What do you mean "without increasing or decreasing altitude?"
Can you clarify your question please? Doesn't make sense.
 
It sounds like you want an orbit with extremely low eccentricity.

Firstly, a perfectly circular orbit is not possible, but you can come close. However, tidal forces from the Sun, Moon and planets will increase the eccentricity over time, leading to a slightly more eccentric orbit.
 
Right, say when you've got an ideal orbit like in the tutorials, the alttitude stays the same throughout one full orbit. If the orbit is all of balance say over australia, the altitude starts to increase until it starts dropping all the way back down to a normal low earth orbit.
Hope this helps.
 
The difference between your apogee (highest point of an earth orbit) and your perigee (lowest point) is expresses as eccentricity in the orbitMFD.
Burn prograde at apogee to raise your perigee and retrograde at perigee to lower your apogee until both are the same. Throughout this process, you will see that the eccentricity will fall.
If you have non-circular gravity on, your orbit will always wobble a bit.

Happy Orbiting
 
Right, say when you've got an ideal orbit like in the tutorials, the alttitude stays the same throughout one full orbit. If the orbit is all of balance say over australia, the altitude starts to increase until it starts dropping all the way back down to a normal low earth orbit.
Hope this helps.

Do you have nonspherical gravity sources checked?

OOp TS beat me to it ;)

nonspherical gravity sources will make your orbiter shift slightly but not enough to cause re-entry.
 
Just curious, is the "nonspherical gravity sources" effect realistic in how the NASA orbiter and ISS orbit the earth?
 
Just curious, is the "nonspherical gravity sources" effect realistic in how the NASA orbiter and ISS orbit the earth?

Yes.

Try this. Turn off non-speherical gravity sources and then see how often the ISS launch window comes around. You'll see it is just a minute or two earlier. That's not like in real life where the perturbation of the sun causes the orbit to precess.
 
I sometimes wait until I'm half way between the highest and lowest points of the orbit. Then, using the Orbit mode on the HUD, I point the ship to 0 degrees of pitch, and 90 degrees of yaw, then I fire up the main engine.
What you are describing is a plane change burn. The OP was about circularising an orbit.

Oh, and don't go full throttle. If you do, the ship will "jump out" on you and you might loose control.
"Jump out"? What does that mean? And in what vessel? No vessel I know of has any trouble burning its engines at full throttle in space.
 
"Jump out"? What does that mean?

You know, that thing next to the thingie mcjig where you turn the thingie mcbob. You know.. the Jump out. :lol:;):P
 
What you are describing is a plane change burn. The OP was about circularising an orbit.
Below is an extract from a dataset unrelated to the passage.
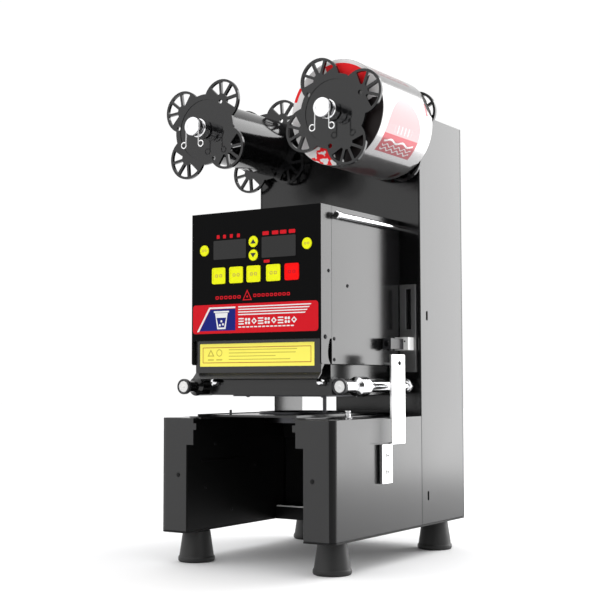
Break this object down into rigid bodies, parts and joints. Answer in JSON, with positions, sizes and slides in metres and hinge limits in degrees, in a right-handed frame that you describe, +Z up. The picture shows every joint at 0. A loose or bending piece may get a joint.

I'm not sure but as he describes it it might be an orbit inward/orbit outward burn. You can kind of rotate your orbit that way and make the Perigree or Apogee move to your current position so you can then do a prograde or retrograde burn to circularize.
 
Yes that would be what i know as an "orbit inward" burn.. and you're right it would also lower the eccentricity when you are on the ascending part towards apogee. I'm just not sure if the perfect spot for burning would really be exactly the middle point between perigree and apogee altitude. After all you'll have to do the burn at exactly the altitude that the ideal circular orbit of the same energy as your eccentric one would have.

The same thing would work with an orbit outward burn when you are on the descending part of your orbit from apogee to perigree.
 
I'm describing an eccentricity change burn.
I see now. I am too used to working in a frame of reference where yaw is an angle out of the orbital plane (that is the way it is defined in the ISS and STS programs, for example). I had forgotten that the Orbit HUD actually shows the pitch ladder in that direction instead.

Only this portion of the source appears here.